A God Damned Cardboard Box
See that kid to the right? That kid is an asshole, because in about 20 minutes that book is gonna be underneath and couch and he'll be playing with the leftover wrapping paper from somebody else's gift. When you get your children nice things, you are wasting your time and money. They can't pay attention to anything for more than 10 minutes unless it's on TV. So why go through with the farce for another year? In 2010, buy A God Damned Cardboard Box, fill it with packing peanuts, wrap it up and put it beneath the tree. The kid will go berserk. All I wanted as a child was really just free license to roll around in styrofoam peanuts, and if I had a giant cardboard box I could have pulled that off without my parents yelling at me. So tap into your inner child and give your screaming pooping outer child something he'll really appreciate. On top of that, stop throwing away your money! Spend it on your spouse, because that person (occasionally, grudgingly) has sex with you. And that's something.
The iPod Clench
Let's face it: with modern advances in technology, things are getting smaller all the time. Ten years ago, a computer twice the size of my current one had a 4GB hard drive and that was pretty freaking amazing. I mean, who's ever gonna even need that much space? There's no way you could even fill that big a hard drive. Nowadays, you can carry your favorite porn star's entire portfolio in HD on a flash drive attached to your keys. For the 2010 holiday season, Apple is pulling out the stops. Behold the iPod Clench, the first-ever MP3 player to be offered in anal suppository form! After years of shipping iPods with cumbersome and unsanitary armbands, Steve Jobs has found the solution in a "streamlined" design. Runners, cyclists and other music lovers with active lifestyles can enjoy their tunes without the hassle of a sweaty slab of neoprene. Much like the popular Shuffle model, the Clench is manipulated via controls on its headphone cord. Don't be the only runner in the park without that trendy bow-legged gait! Lubricating fluid and cordless headphones sold separately.
*****
I'll take some time at the end here to comment on futtbawl.
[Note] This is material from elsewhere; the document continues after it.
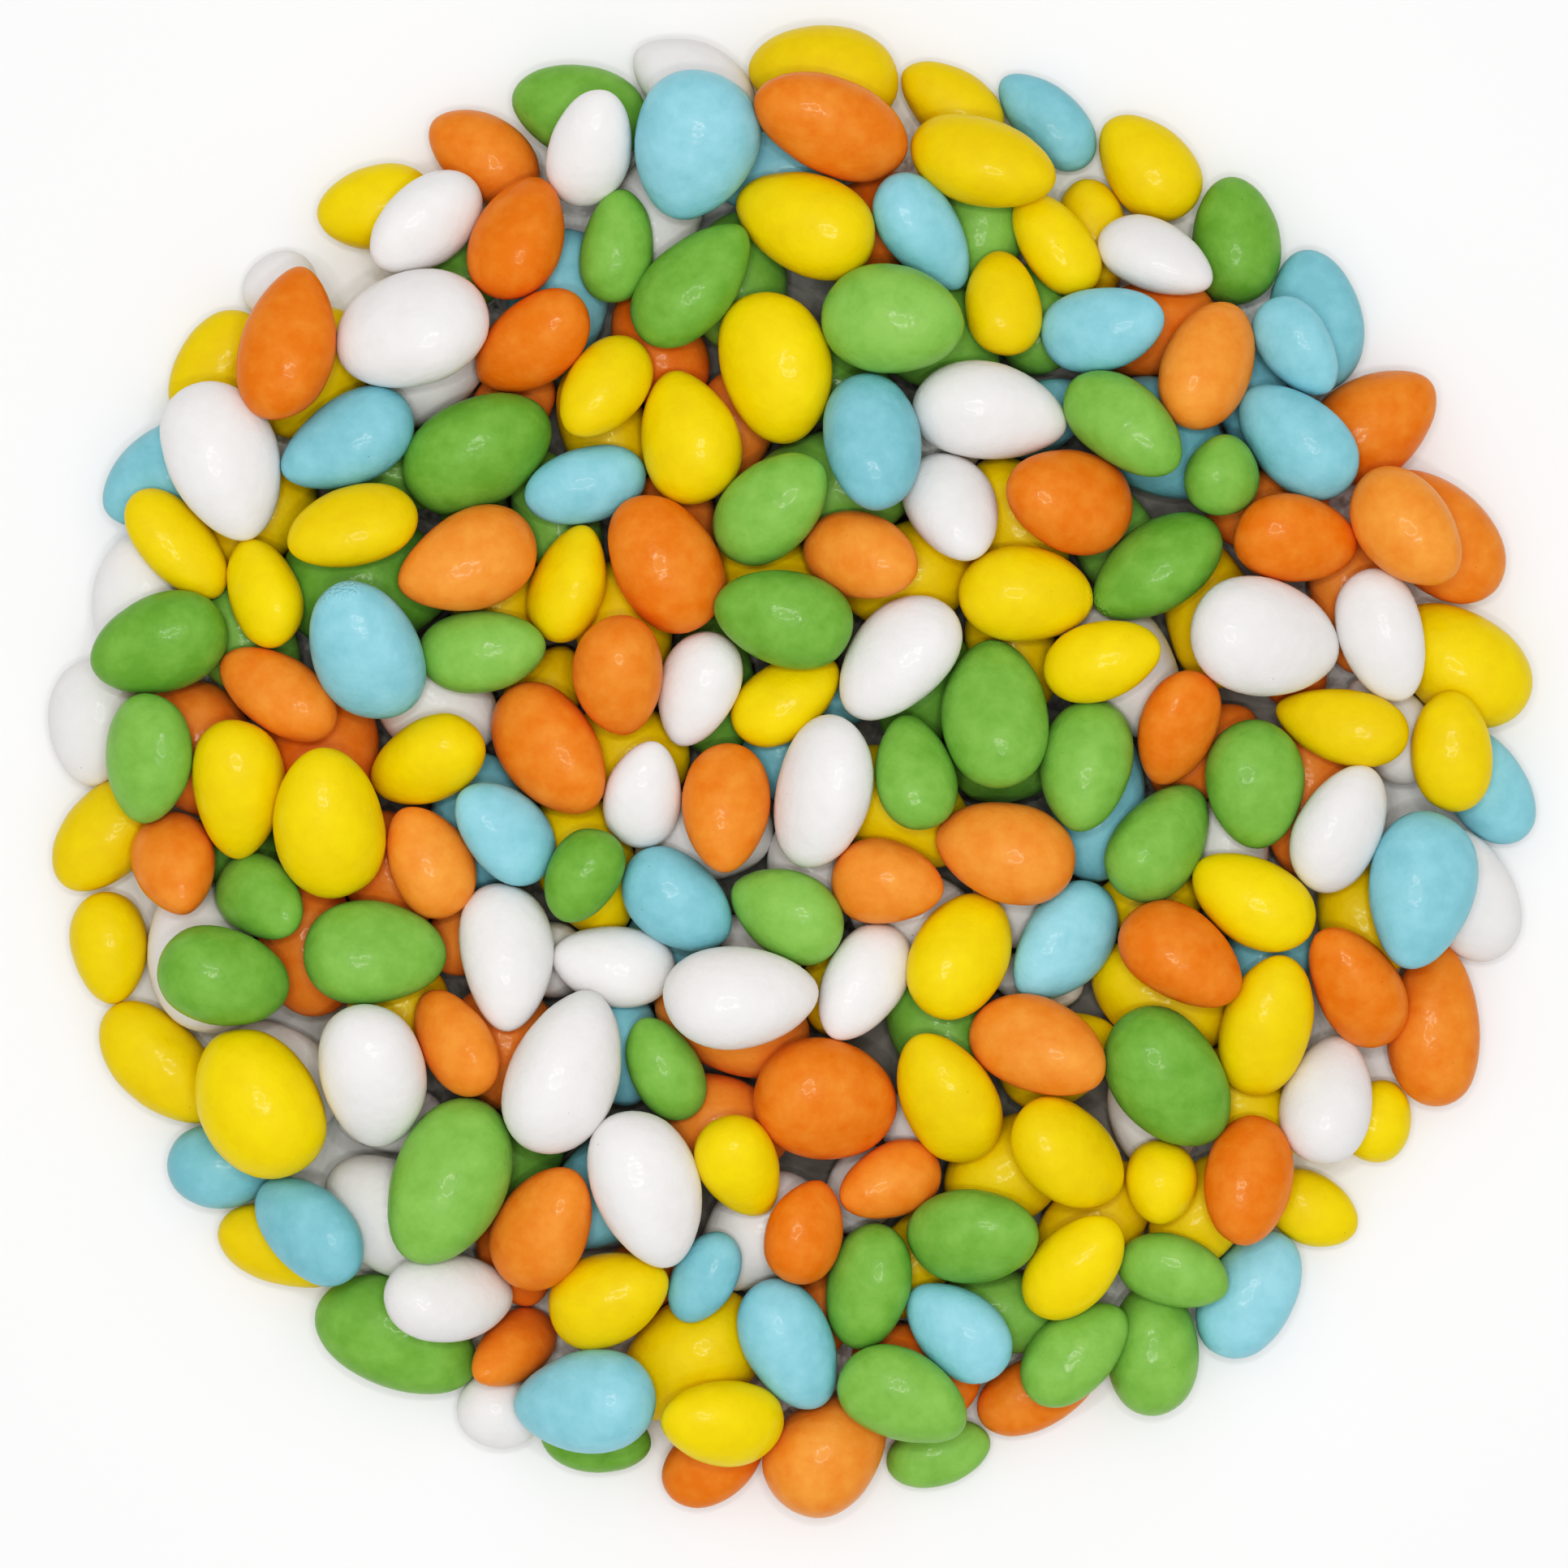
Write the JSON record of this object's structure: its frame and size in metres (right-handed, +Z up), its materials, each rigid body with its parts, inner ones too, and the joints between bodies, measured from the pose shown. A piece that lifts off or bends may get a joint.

The Indianapolis Colts are a punk-ass organization run by a petty blowhard (Bill Polian) and an empty shell (Jim Caldwell). If somebody accidentally plows into Caldwell on the sidelines, I expect his face to pop open and reveal a wizened little alien at the controls of a diabolical machine a la Men in Black. The decision to tank yesterday's game against the Jets was reprehensible. In the words of Reilly Freeman, "That's a bitch move, Santa!" Understand this: I am a big Patriots fan, and as such I really really really did not want the Colts to go 16-0. But I wanted them to try. New Orleans lost their perfect season to Dallas, but at least they went down fighting. Pulling your offensive starters gradually over the course of the game sends the message that not only are you tanking the game, but you want to avoid criticism for your decision no matter the outcome. I don't even blame Peyton; from the severity of the Manning Face I observed on the sidelines (see above), he wasn't on board with the decision. And no, this isn't defensible from a "this helps them win a title!" perspective. You know why? Because football players can be severely injured in any game at any time. Tom Brady blew out his knee on a routine snap in the first quarter of the first game in 2008. Peyton could have blown out a knee in the fourth quarter of the Jags game last week (where the starters played until the very end). You know what doesn't help you win a title? The same thing that has never helped the Colts win a goddamn title: tanking the end of your season with the attitude that you can just turn it on and off. You'd think with their history of shameful first-round playoff exits (despite resting starters!) they might want to roll the dice with actually playing the game. Indy will host a playoff game on Jan. 10, having not participated in a meaningful contest since Dec. 17th. I hope they choke on it.
Hey, it could be the Pats. Revenge tour 09. Jets, Colts, Broncos, Saints.